Written request: Go through the records and give each one again exactly.

Data provided:
----

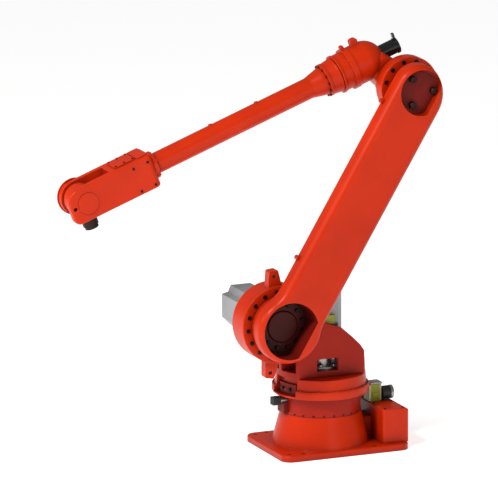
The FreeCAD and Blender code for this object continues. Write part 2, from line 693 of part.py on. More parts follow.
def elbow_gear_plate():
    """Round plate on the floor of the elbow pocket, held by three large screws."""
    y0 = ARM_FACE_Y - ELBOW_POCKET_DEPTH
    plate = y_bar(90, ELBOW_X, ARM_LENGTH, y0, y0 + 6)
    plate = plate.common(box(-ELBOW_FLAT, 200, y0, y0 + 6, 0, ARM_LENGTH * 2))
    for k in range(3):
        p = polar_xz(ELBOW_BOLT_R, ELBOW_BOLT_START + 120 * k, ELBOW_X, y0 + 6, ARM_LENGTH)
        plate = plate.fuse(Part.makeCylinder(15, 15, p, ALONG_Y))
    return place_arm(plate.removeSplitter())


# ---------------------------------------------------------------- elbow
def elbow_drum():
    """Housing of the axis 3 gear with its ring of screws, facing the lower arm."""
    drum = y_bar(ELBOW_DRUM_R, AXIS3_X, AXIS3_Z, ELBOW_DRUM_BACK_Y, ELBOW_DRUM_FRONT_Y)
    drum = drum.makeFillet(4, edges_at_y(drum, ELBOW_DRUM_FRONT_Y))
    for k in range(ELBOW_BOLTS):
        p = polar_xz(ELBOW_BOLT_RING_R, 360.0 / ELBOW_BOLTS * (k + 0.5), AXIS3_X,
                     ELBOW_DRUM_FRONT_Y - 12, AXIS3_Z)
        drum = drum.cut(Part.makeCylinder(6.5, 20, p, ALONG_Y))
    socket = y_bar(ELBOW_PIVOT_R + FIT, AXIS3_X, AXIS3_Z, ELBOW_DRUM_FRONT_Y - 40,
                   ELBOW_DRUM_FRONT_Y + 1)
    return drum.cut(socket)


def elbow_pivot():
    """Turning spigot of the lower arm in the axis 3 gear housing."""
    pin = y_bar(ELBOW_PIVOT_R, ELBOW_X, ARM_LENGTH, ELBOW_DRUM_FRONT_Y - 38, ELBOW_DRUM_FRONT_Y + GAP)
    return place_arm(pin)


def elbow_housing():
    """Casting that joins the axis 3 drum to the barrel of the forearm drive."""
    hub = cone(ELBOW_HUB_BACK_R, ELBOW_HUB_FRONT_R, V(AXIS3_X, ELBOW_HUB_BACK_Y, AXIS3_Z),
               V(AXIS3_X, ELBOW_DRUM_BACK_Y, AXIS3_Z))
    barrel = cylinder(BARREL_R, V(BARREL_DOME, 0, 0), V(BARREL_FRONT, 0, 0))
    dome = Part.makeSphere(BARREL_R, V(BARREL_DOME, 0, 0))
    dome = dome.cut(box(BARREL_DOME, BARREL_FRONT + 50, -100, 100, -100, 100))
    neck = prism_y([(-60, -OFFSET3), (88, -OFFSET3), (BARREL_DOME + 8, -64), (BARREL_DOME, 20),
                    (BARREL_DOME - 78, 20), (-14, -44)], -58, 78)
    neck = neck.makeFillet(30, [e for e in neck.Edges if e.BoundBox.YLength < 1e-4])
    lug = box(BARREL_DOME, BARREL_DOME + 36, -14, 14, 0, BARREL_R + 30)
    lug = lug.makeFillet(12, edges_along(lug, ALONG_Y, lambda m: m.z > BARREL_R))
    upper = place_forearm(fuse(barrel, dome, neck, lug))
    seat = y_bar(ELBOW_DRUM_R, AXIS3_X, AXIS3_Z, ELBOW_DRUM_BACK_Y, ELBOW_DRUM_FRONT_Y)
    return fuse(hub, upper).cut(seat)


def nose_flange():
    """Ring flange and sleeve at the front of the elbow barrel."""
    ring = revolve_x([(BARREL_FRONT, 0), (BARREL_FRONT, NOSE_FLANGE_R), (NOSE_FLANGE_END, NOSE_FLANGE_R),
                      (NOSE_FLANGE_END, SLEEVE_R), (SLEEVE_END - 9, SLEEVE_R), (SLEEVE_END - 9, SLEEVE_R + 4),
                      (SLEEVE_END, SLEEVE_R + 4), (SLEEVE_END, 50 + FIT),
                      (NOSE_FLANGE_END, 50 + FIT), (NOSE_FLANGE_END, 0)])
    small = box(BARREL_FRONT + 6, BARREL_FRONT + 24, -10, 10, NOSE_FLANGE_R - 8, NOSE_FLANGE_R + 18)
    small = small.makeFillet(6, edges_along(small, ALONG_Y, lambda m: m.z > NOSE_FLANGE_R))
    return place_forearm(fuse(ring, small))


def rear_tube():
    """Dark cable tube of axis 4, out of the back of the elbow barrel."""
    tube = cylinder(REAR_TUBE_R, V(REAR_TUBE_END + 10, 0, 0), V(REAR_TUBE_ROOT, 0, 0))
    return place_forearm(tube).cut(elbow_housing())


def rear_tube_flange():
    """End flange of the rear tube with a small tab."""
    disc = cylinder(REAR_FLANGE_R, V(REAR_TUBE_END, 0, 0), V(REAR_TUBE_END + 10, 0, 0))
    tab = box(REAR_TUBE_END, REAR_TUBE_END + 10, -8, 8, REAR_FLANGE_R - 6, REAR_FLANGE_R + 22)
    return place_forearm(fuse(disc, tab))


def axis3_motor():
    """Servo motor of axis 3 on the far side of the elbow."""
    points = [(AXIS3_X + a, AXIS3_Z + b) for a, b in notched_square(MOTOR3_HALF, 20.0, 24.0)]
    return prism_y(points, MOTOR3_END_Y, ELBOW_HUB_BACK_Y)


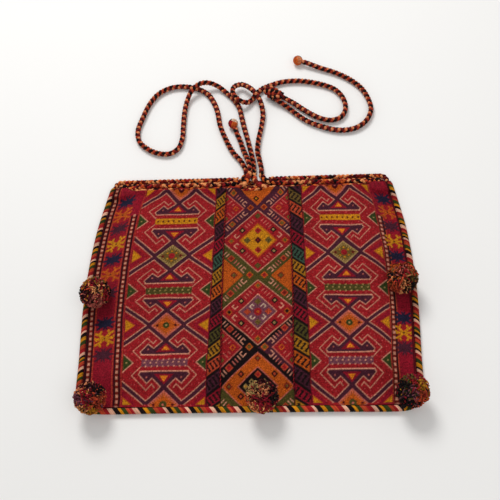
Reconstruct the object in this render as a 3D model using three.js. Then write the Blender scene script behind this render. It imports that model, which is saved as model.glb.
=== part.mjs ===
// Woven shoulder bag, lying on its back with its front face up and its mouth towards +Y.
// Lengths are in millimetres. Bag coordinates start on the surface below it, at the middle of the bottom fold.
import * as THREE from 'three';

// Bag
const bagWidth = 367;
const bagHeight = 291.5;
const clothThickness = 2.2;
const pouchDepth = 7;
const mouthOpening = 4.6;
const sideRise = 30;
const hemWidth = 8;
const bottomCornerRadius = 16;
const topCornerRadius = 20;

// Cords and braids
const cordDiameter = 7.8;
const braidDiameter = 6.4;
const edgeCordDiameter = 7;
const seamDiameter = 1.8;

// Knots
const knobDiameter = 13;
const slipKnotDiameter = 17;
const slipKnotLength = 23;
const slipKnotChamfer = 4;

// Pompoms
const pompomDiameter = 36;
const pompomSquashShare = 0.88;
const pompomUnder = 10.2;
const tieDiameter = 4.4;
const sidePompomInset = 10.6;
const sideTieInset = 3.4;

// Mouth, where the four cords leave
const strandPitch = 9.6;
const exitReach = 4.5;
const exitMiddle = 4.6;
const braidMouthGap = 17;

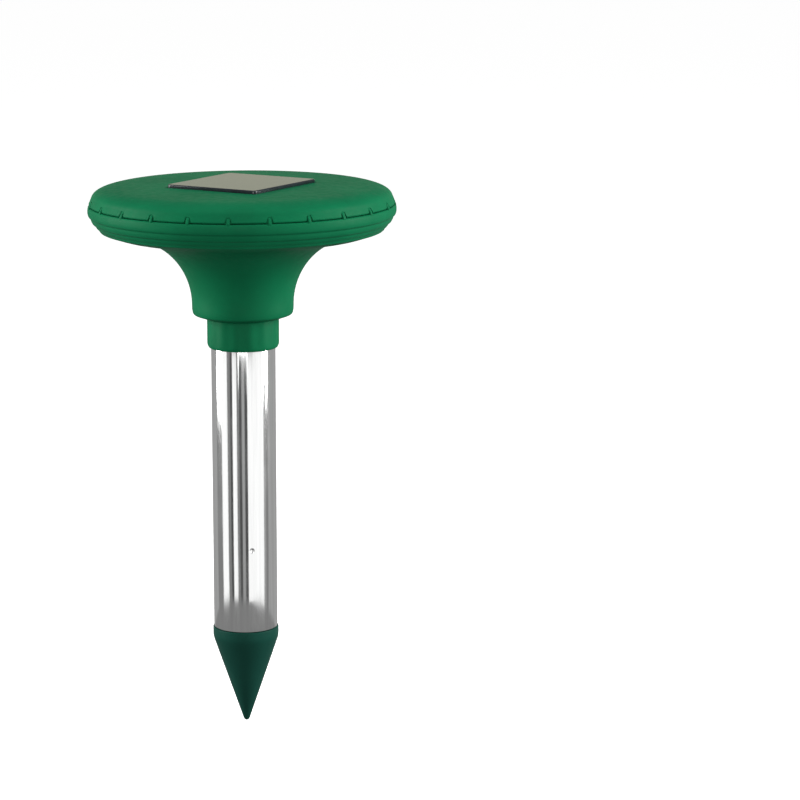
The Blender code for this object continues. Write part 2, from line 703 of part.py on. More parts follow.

----

The solution:
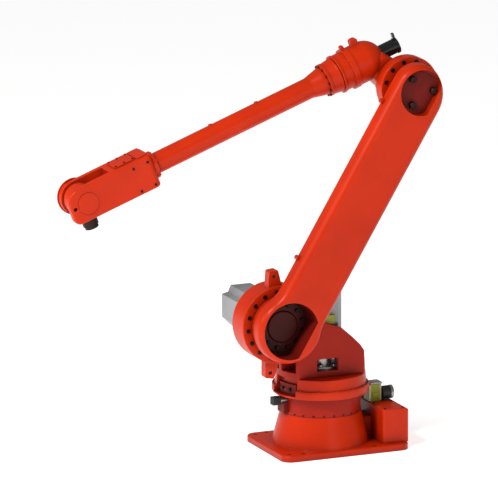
The FreeCAD and Blender code for this object continues. Write part 2, from line 693 of part.py on. More parts follow.
def elbow_gear_plate():
    """Round plate on the floor of the elbow pocket, held by three large screws."""
    y0 = ARM_FACE_Y - ELBOW_POCKET_DEPTH
    plate = y_bar(90, ELBOW_X, ARM_LENGTH, y0, y0 + 6)
    plate = plate.common(box(-ELBOW_FLAT, 200, y0, y0 + 6, 0, ARM_LENGTH * 2))
    for k in range(3):
        p = polar_xz(ELBOW_BOLT_R, ELBOW_BOLT_START + 120 * k, ELBOW_X, y0 + 6, ARM_LENGTH)
        plate = plate.fuse(Part.makeCylinder(15, 15, p, ALONG_Y))
    return place_arm(plate.removeSplitter())


# ---------------------------------------------------------------- elbow
def elbow_drum():
    """Housing of the axis 3 gear with its ring of screws, facing the lower arm."""
    drum = y_bar(ELBOW_DRUM_R, AXIS3_X, AXIS3_Z, ELBOW_DRUM_BACK_Y, ELBOW_DRUM_FRONT_Y)
    drum = drum.makeFillet(4, edges_at_y(drum, ELBOW_DRUM_FRONT_Y))
    for k in range(ELBOW_BOLTS):
        p = polar_xz(ELBOW_BOLT_RING_R, 360.0 / ELBOW_BOLTS * (k + 0.5), AXIS3_X,
                     ELBOW_DRUM_FRONT_Y - 12, AXIS3_Z)
        drum = drum.cut(Part.makeCylinder(6.5, 20, p, ALONG_Y))
    socket = y_bar(ELBOW_PIVOT_R + FIT, AXIS3_X, AXIS3_Z, ELBOW_DRUM_FRONT_Y - 40,
                   ELBOW_DRUM_FRONT_Y + 1)
    return drum.cut(socket)


def elbow_pivot():
    """Turning spigot of the lower arm in the axis 3 gear housing."""
    pin = y_bar(ELBOW_PIVOT_R, ELBOW_X, ARM_LENGTH, ELBOW_DRUM_FRONT_Y - 38, ELBOW_DRUM_FRONT_Y + GAP)
    return place_arm(pin)


def elbow_housing():
    """Casting that joins the axis 3 drum to the barrel of the forearm drive."""
    hub = cone(ELBOW_HUB_BACK_R, ELBOW_HUB_FRONT_R, V(AXIS3_X, ELBOW_HUB_BACK_Y, AXIS3_Z),
               V(AXIS3_X, ELBOW_DRUM_BACK_Y, AXIS3_Z))
    barrel = cylinder(BARREL_R, V(BARREL_DOME, 0, 0), V(BARREL_FRONT, 0, 0))
    dome = Part.makeSphere(BARREL_R, V(BARREL_DOME, 0, 0))
    dome = dome.cut(box(BARREL_DOME, BARREL_FRONT + 50, -100, 100, -100, 100))
    neck = prism_y([(-60, -OFFSET3), (88, -OFFSET3), (BARREL_DOME + 8, -64), (BARREL_DOME, 20),
                    (BARREL_DOME - 78, 20), (-14, -44)], -58, 78)
    neck = neck.makeFillet(30, [e for e in neck.Edges if e.BoundBox.YLength < 1e-4])
    lug = box(BARREL_DOME, BARREL_DOME + 36, -14, 14, 0, BARREL_R + 30)
    lug = lug.makeFillet(12, edges_along(lug, ALONG_Y, lambda m: m.z > BARREL_R))
    upper = place_forearm(fuse(barrel, dome, neck, lug))
    seat = y_bar(ELBOW_DRUM_R, AXIS3_X, AXIS3_Z, ELBOW_DRUM_BACK_Y, ELBOW_DRUM_FRONT_Y)
    return fuse(hub, upper).cut(seat)


def nose_flange():
    """Ring flange and sleeve at the front of the elbow barrel."""
    ring = revolve_x([(BARREL_FRONT, 0), (BARREL_FRONT, NOSE_FLANGE_R), (NOSE_FLANGE_END, NOSE_FLANGE_R),
                      (NOSE_FLANGE_END, SLEEVE_R), (SLEEVE_END - 9, SLEEVE_R), (SLEEVE_END - 9, SLEEVE_R + 4),
                      (SLEEVE_END, SLEEVE_R + 4), (SLEEVE_END, 50 + FIT),
                      (NOSE_FLANGE_END, 50 + FIT), (NOSE_FLANGE_END, 0)])
    small = box(BARREL_FRONT + 6, BARREL_FRONT + 24, -10, 10, NOSE_FLANGE_R - 8, NOSE_FLANGE_R + 18)
    small = small.makeFillet(6, edges_along(small, ALONG_Y, lambda m: m.z > NOSE_FLANGE_R))
    return place_forearm(fuse(ring, small))


def rear_tube():
    """Dark cable tube of axis 4, out of the back of the elbow barrel."""
    tube = cylinder(REAR_TUBE_R, V(REAR_TUBE_END + 10, 0, 0), V(REAR_TUBE_ROOT, 0, 0))
    return place_forearm(tube).cut(elbow_housing())


def rear_tube_flange():
    """End flange of the rear tube with a small tab."""
    disc = cylinder(REAR_FLANGE_R, V(REAR_TUBE_END, 0, 0), V(REAR_TUBE_END + 10, 0, 0))
    tab = box(REAR_TUBE_END, REAR_TUBE_END + 10, -8, 8, REAR_FLANGE_R - 6, REAR_FLANGE_R + 22)
    return place_forearm(fuse(disc, tab))


def axis3_motor():
    """Servo motor of axis 3 on the far side of the elbow."""
    points = [(AXIS3_X + a, AXIS3_Z + b) for a, b in notched_square(MOTOR3_HALF, 20.0, 24.0)]
    return prism_y(points, MOTOR3_END_Y, ELBOW_HUB_BACK_Y)


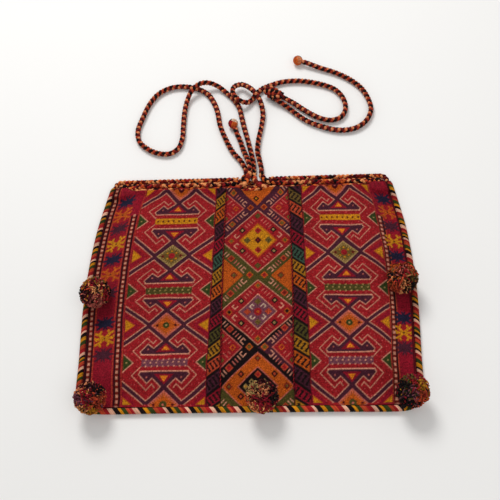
Reconstruct the object in this render as a 3D model using three.js. Then write the Blender scene script behind this render. It imports that model, which is saved as model.glb.
=== part.mjs ===
// Woven shoulder bag, lying on its back with its front face up and its mouth towards +Y.
// Lengths are in millimetres. Bag coordinates start on the surface below it, at the middle of the bottom fold.
import * as THREE from 'three';

// Bag
const bagWidth = 367;
const bagHeight = 291.5;
const clothThickness = 2.2;
const pouchDepth = 7;
const mouthOpening = 4.6;
const sideRise = 30;
const hemWidth = 8;
const bottomCornerRadius = 16;
const topCornerRadius = 20;

// Cords and braids
const cordDiameter = 7.8;
const braidDiameter = 6.4;
const edgeCordDiameter = 7;
const seamDiameter = 1.8;

// Knots
const knobDiameter = 13;
const slipKnotDiameter = 17;
const slipKnotLength = 23;
const slipKnotChamfer = 4;

// Pompoms
const pompomDiameter = 36;
const pompomSquashShare = 0.88;
const pompomUnder = 10.2;
const tieDiameter = 4.4;
const sidePompomInset = 10.6;
const sideTieInset = 3.4;

// Mouth, where the four cords leave
const strandPitch = 9.6;
const exitReach = 4.5;
const exitMiddle = 4.6;
const braidMouthGap = 17;

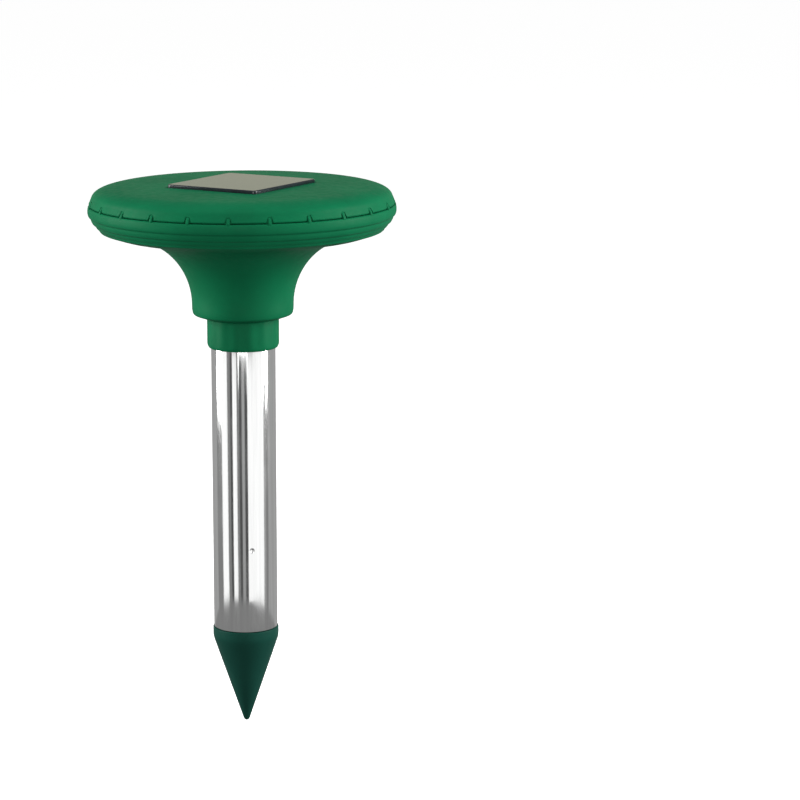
The Blender code for this object continues. Write part 2, from line 703 of part.py on. More parts follow.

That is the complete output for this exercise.